▸ Data extract
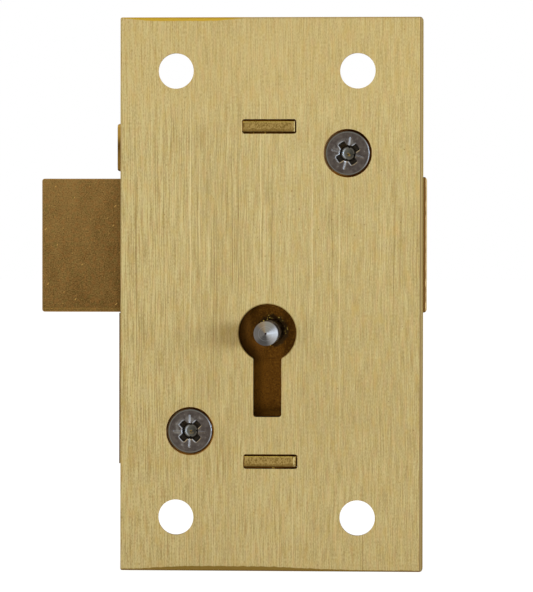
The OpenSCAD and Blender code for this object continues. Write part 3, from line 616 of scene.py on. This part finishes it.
def screw_recess(f, r, dx, dz, glint):
    """The recess's walls, painted lighter where they lie in shade, a dark ring of painted shade
    round its floor, and the floor painted lighter on the left than on the right, with a painted
    glint and a painted golden glint.
    """
    deep = f.between(f.y, 0.3, 0.6)
    f.paint(deep, (124, 118, 108))
    f.paint(f.both(deep, f.near(r, 0.8, 0.08, 0.05)), (56, 52, 46))
    floor = f.both(f.between(f.y, 1.12, 1.2), f.between(r, 0.7, 0.62))
    f.paint(floor, f.tint(f.between(dx, -0.1, 0.5), (98, 96, 86), (70, 68, 60)))
    middle = (f.near(dx, 0.06, 0.1, 0.2), f.near(dz, -0.14, 0.08, 0.2))
    f.paint_rows(
        floor,
        ((170, 178, 184), 0.9, f.near(r, 0.56, 0.04, 0.08), f.between(dx, -0.1, -0.5)),
        ((168, 138, 74), 0.9, f.both(*middle, f.between(glint, 0.42, 0.6))),
    )


def screw_finish(name):
    cx, cz, turn = SCREWS[name]
    f = Finish(name + "_zinc", light=LIGHT)
    r, dx, dz = f.about(cx, cz)
    c, s = math.cos(turn), math.sin(turn)
    u = f.scaled(dx, c, f.calc("MULTIPLY", dz, s))
    v = f.scaled(dz, c, f.calc("MULTIPLY", dx, -s))
    cloud = f.noise(0.7, 3.0, 0.6, (cx, 0, cz))
    grit = f.noise(0.14, 1.0)
    glint = f.noise(0.2, 1.0, 0.5, (cz, 0, cx))
    f.start(f.between(cloud, 0.35, 0.65), (73, 66, 62), (91, 84, 78))
    screw_head(f, r, u, v, dx, dz, cloud)
    screw_recess(f, r, dx, dz, glint)
    f.wear(Roughness=0.34, Normal=f.bump(grit, 0.008, f.bevel(0.07, samples=8)))
    f.give(name)


def direction(azimuth, elevation):
    """The way out from the lock, in degrees to the right of the plate's normal and up from it."""
    a, e = math.radians(azimuth), math.radians(elevation)
    return Vector((math.sin(a) * math.cos(e), -math.cos(a) * math.cos(e), math.sin(e)))


def looking_back(away):
    return (-away).to_track_quat("-Z", "Y")


def add_camera(azimuth, elevation, roll, distance, aim, lens):
    away = direction(azimuth, elevation)
    data = bpy.data.cameras.new("camera")
    data.lens = lens
    data.sensor_width = 36
    data.clip_start = 0.01
    data.clip_end = 50
    camera = bpy.data.objects.new("camera", data)
    camera.location = Vector(aim) + away * distance
    turn = looking_back(away) @ Quaternion((0, 0, 1), math.radians(roll))
    camera.rotation_euler = turn.to_euler()
    bpy.context.scene.collection.objects.link(camera)
    bpy.context.scene.camera = camera


def add_area(name, azimuth, elevation, distance, width, height, level, colour=(1, 1, 1)):
    """A rectangular lamp that faces the lock, with a face as bright as level, where 1 is white."""
    away = direction(azimuth, elevation)
    data = bpy.data.lights.new(name, "AREA")
    data.shape = "RECTANGLE"
    data.size, data.size_y = width, height
    data.energy = level * math.pi * width * height
    data.color = colour
    lamp = bpy.data.objects.new(name, data)
    lamp.location = away * distance
    lamp.rotation_euler = looking_back(away).to_euler()
    bpy.context.scene.collection.objects.link(lamp)


def add_shader(tree, kind, **inputs):
    node = tree.nodes.new(kind)
    for name, value in inputs.items():
        node.inputs[name].default_value = value
    return node.outputs[0]


def grey(value):
    return (value, value, value, 1)


def seen_directly(tree):
    """1 for what is seen straight on, in metal or through glass, 0 for what lights the lock."""
    path = tree.nodes.new("ShaderNodeLightPath")
    out = path.outputs["Is Camera Ray"]
    for name in ("Is Glossy Ray", "Is Transmission Ray"):
        most = tree.nodes.new("ShaderNodeMath")
        most.operation = "MAXIMUM"
        tree.links.new(out, most.inputs[0])
        tree.links.new(path.outputs[name], most.inputs[1])
        out = most.outputs[0]
    return out


def show_apart(tree, output, lighting, seen):
    """Ends the tree: lighting is what lights the lock, seen is what shows directly or in metal."""
    mix = tree.nodes.new("ShaderNodeMixShader")
    for socket, source in zip(mix.inputs, (seen_directly(tree), lighting, seen)):
        tree.links.new(source, socket)
    tree.links.new(mix.outputs[0], tree.nodes.new(output).inputs[0])


def add_world(level):
    world = bpy.data.worlds.new("studio")
    bpy.context.scene.world = world
    world.use_nodes = True
    tree = world.node_tree
    tree.nodes.clear()
    soft = add_shader(tree, "ShaderNodeBackground", Color=grey(1), Strength=level)
    white = add_shader(tree, "ShaderNodeBackground", Color=grey(1), Strength=1.0)
    show_apart(tree, "ShaderNodeOutputWorld", soft, white)


def add_floor(z, half):
    mesh = bpy.data.meshes.new("floor")
    corners = [(-half, -half, z), (half, -half, z), (half, half, z), (-half, half, z)]
    mesh.from_pydata(corners, [], [(0, 1, 2, 3)])
    floor = bpy.data.objects.new("floor", mesh)
    bpy.context.scene.collection.objects.link(floor)
    material = bpy.data.materials.new("floor_white")
    material.use_nodes = True
    tree = material.node_tree
    tree.nodes.clear()
    matt = add_shader(tree, "ShaderNodeBsdfDiffuse", Color=grey(0.85))
    faint = add_shader(tree, "ShaderNodeBsdfDiffuse", Color=grey(0.35))
    glow = add_shader(tree, "ShaderNodeEmission", Strength=0.85)
    glowing = tree.nodes.new("ShaderNodeAddShader")
    tree.links.new(faint, glowing.inputs[0])
    tree.links.new(glow, glowing.inputs[1])
    show_apart(tree, "ShaderNodeOutputMaterial", matt, glowing.outputs[0])
    mesh.materials.append(material)


plate_finish()
case_finish()
bolt_finish()
lever_finish()
add_springs()
turned_finish()
pin_finish()
for screw in SCREWS:
    screw_finish(screw)

# The camera stands a little to the right of the plate's normal and a little above it
add_camera(
    azimuth=3.2, elevation=0.9, roll=0.07, distance=0.39, aim=(0, 0, -0.00018), lens=205.4,
)
add_area(
    "key", azimuth=64, elevation=0, distance=0.8, width=0.5, height=0.3, level=11.5,
    colour=(0.8, 1.0, 1.3),
)
add_area("top", azimuth=0, elevation=60, distance=0.8, width=0.4, height=0.3, level=1.0)
add_world(level=0.6)
add_floor(z=cad_bounds[0][2], half=3)

bpy.context.scene.view_settings.view_transform = "Standard"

▸ Brief
Restate every line of the data word for word.

▸ Exercise result
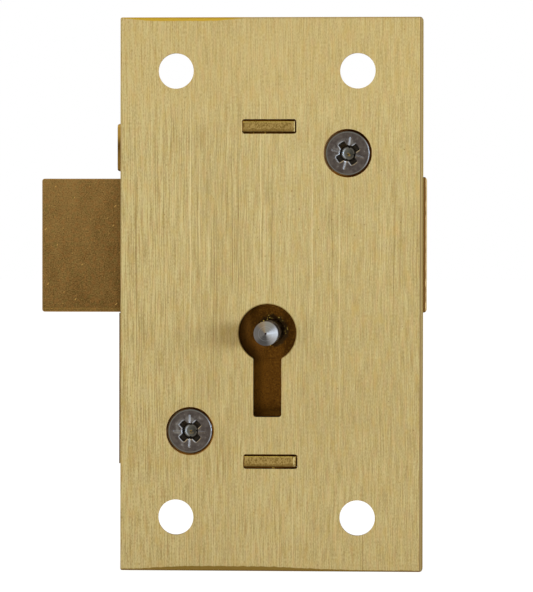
The OpenSCAD and Blender code for this object continues. Write part 3, from line 616 of scene.py on. This part finishes it.
def screw_recess(f, r, dx, dz, glint):
    """The recess's walls, painted lighter where they lie in shade, a dark ring of painted shade
    round its floor, and the floor painted lighter on the left than on the right, with a painted
    glint and a painted golden glint.
    """
    deep = f.between(f.y, 0.3, 0.6)
    f.paint(deep, (124, 118, 108))
    f.paint(f.both(deep, f.near(r, 0.8, 0.08, 0.05)), (56, 52, 46))
    floor = f.both(f.between(f.y, 1.12, 1.2), f.between(r, 0.7, 0.62))
    f.paint(floor, f.tint(f.between(dx, -0.1, 0.5), (98, 96, 86), (70, 68, 60)))
    middle = (f.near(dx, 0.06, 0.1, 0.2), f.near(dz, -0.14, 0.08, 0.2))
    f.paint_rows(
        floor,
        ((170, 178, 184), 0.9, f.near(r, 0.56, 0.04, 0.08), f.between(dx, -0.1, -0.5)),
        ((168, 138, 74), 0.9, f.both(*middle, f.between(glint, 0.42, 0.6))),
    )


def screw_finish(name):
    cx, cz, turn = SCREWS[name]
    f = Finish(name + "_zinc", light=LIGHT)
    r, dx, dz = f.about(cx, cz)
    c, s = math.cos(turn), math.sin(turn)
    u = f.scaled(dx, c, f.calc("MULTIPLY", dz, s))
    v = f.scaled(dz, c, f.calc("MULTIPLY", dx, -s))
    cloud = f.noise(0.7, 3.0, 0.6, (cx, 0, cz))
    grit = f.noise(0.14, 1.0)
    glint = f.noise(0.2, 1.0, 0.5, (cz, 0, cx))
    f.start(f.between(cloud, 0.35, 0.65), (73, 66, 62), (91, 84, 78))
    screw_head(f, r, u, v, dx, dz, cloud)
    screw_recess(f, r, dx, dz, glint)
    f.wear(Roughness=0.34, Normal=f.bump(grit, 0.008, f.bevel(0.07, samples=8)))
    f.give(name)


def direction(azimuth, elevation):
    """The way out from the lock, in degrees to the right of the plate's normal and up from it."""
    a, e = math.radians(azimuth), math.radians(elevation)
    return Vector((math.sin(a) * math.cos(e), -math.cos(a) * math.cos(e), math.sin(e)))


def looking_back(away):
    return (-away).to_track_quat("-Z", "Y")


def add_camera(azimuth, elevation, roll, distance, aim, lens):
    away = direction(azimuth, elevation)
    data = bpy.data.cameras.new("camera")
    data.lens = lens
    data.sensor_width = 36
    data.clip_start = 0.01
    data.clip_end = 50
    camera = bpy.data.objects.new("camera", data)
    camera.location = Vector(aim) + away * distance
    turn = looking_back(away) @ Quaternion((0, 0, 1), math.radians(roll))
    camera.rotation_euler = turn.to_euler()
    bpy.context.scene.collection.objects.link(camera)
    bpy.context.scene.camera = camera


def add_area(name, azimuth, elevation, distance, width, height, level, colour=(1, 1, 1)):
    """A rectangular lamp that faces the lock, with a face as bright as level, where 1 is white."""
    away = direction(azimuth, elevation)
    data = bpy.data.lights.new(name, "AREA")
    data.shape = "RECTANGLE"
    data.size, data.size_y = width, height
    data.energy = level * math.pi * width * height
    data.color = colour
    lamp = bpy.data.objects.new(name, data)
    lamp.location = away * distance
    lamp.rotation_euler = looking_back(away).to_euler()
    bpy.context.scene.collection.objects.link(lamp)


def add_shader(tree, kind, **inputs):
    node = tree.nodes.new(kind)
    for name, value in inputs.items():
        node.inputs[name].default_value = value
    return node.outputs[0]


def grey(value):
    return (value, value, value, 1)


def seen_directly(tree):
    """1 for what is seen straight on, in metal or through glass, 0 for what lights the lock."""
    path = tree.nodes.new("ShaderNodeLightPath")
    out = path.outputs["Is Camera Ray"]
    for name in ("Is Glossy Ray", "Is Transmission Ray"):
        most = tree.nodes.new("ShaderNodeMath")
        most.operation = "MAXIMUM"
        tree.links.new(out, most.inputs[0])
        tree.links.new(path.outputs[name], most.inputs[1])
        out = most.outputs[0]
    return out


def show_apart(tree, output, lighting, seen):
    """Ends the tree: lighting is what lights the lock, seen is what shows directly or in metal."""
    mix = tree.nodes.new("ShaderNodeMixShader")
    for socket, source in zip(mix.inputs, (seen_directly(tree), lighting, seen)):
        tree.links.new(source, socket)
    tree.links.new(mix.outputs[0], tree.nodes.new(output).inputs[0])


def add_world(level):
    world = bpy.data.worlds.new("studio")
    bpy.context.scene.world = world
    world.use_nodes = True
    tree = world.node_tree
    tree.nodes.clear()
    soft = add_shader(tree, "ShaderNodeBackground", Color=grey(1), Strength=level)
    white = add_shader(tree, "ShaderNodeBackground", Color=grey(1), Strength=1.0)
    show_apart(tree, "ShaderNodeOutputWorld", soft, white)


def add_floor(z, half):
    mesh = bpy.data.meshes.new("floor")
    corners = [(-half, -half, z), (half, -half, z), (half, half, z), (-half, half, z)]
    mesh.from_pydata(corners, [], [(0, 1, 2, 3)])
    floor = bpy.data.objects.new("floor", mesh)
    bpy.context.scene.collection.objects.link(floor)
    material = bpy.data.materials.new("floor_white")
    material.use_nodes = True
    tree = material.node_tree
    tree.nodes.clear()
    matt = add_shader(tree, "ShaderNodeBsdfDiffuse", Color=grey(0.85))
    faint = add_shader(tree, "ShaderNodeBsdfDiffuse", Color=grey(0.35))
    glow = add_shader(tree, "ShaderNodeEmission", Strength=0.85)
    glowing = tree.nodes.new("ShaderNodeAddShader")
    tree.links.new(faint, glowing.inputs[0])
    tree.links.new(glow, glowing.inputs[1])
    show_apart(tree, "ShaderNodeOutputMaterial", matt, glowing.outputs[0])
    mesh.materials.append(material)


plate_finish()
case_finish()
bolt_finish()
lever_finish()
add_springs()
turned_finish()
pin_finish()
for screw in SCREWS:
    screw_finish(screw)

# The camera stands a little to the right of the plate's normal and a little above it
add_camera(
    azimuth=3.2, elevation=0.9, roll=0.07, distance=0.39, aim=(0, 0, -0.00018), lens=205.4,
)
add_area(
    "key", azimuth=64, elevation=0, distance=0.8, width=0.5, height=0.3, level=11.5,
    colour=(0.8, 1.0, 1.3),
)
add_area("top", azimuth=0, elevation=60, distance=0.8, width=0.4, height=0.3, level=1.0)
add_world(level=0.6)
add_floor(z=cad_bounds[0][2], half=3)

bpy.context.scene.view_settings.view_transform = "Standard"